Over the past several weeks, as the bill was moving through the Legislature and toward my desk, and even as her own health waned, Babs continued to text Tammy and me, urging me to not to forget small businesses on one hand, but at the same time ensure that we looked out for the hundreds of thousands of overlooked New Jerseyans in our midst.
The overlooked was a passion and a constant theme for Babs.
For example, for years, she reminded Tammy and me of the shocking and disproportionate share of our homeless population represented by the LGBTQ, and especially trans, communities. Utterly and so callously overlooked.
The fights she waged were always centered on ensuring that the next generation would not have to fight, as she did, for respect. She was once one of those overlooked New Jerseyans. And, so long as she had breath, she would ensure they would be seen, heard, and welcomed into our state’s wonderful and diverse family.

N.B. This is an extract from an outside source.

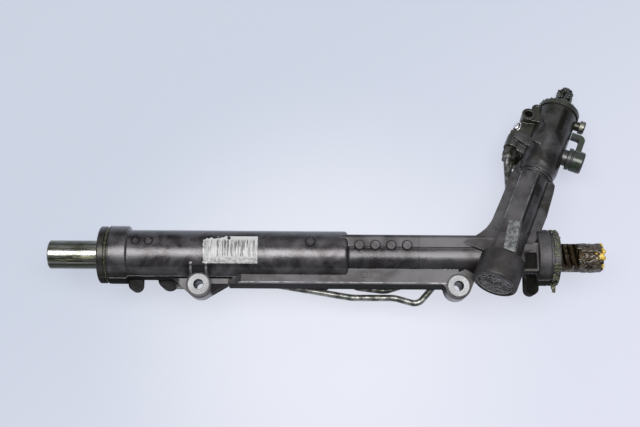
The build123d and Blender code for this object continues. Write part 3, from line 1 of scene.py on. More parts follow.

That was pure Babs. Selfless to the end.
In the days since her passing, the word “icon” has been used more than once to describe Babs and her impact on our state and, yes, even our nation. Babs would have probably told us, with a wry smile of self-acknowledgement, to stop making it about her.
But, icon she is. The flags fly today at half-mast throughout the state in her honor.
Her legacy will live in many ways, in many hearts, in many places, including I might add, happily through the Barbra Siperstein Endowed Scholarship at Middlesex County College. A fitting honor for an icon.
So, Rabbi, perhaps I need to amend the principle with which I opened. For, truly, as Babs sought to ensure the dignity of one life, she brought dignity to the entire world.
May her memory be a blessing, to her family most importantly, to each of us, and, most importantly, to this state which she committed to change for the better, and succeeded.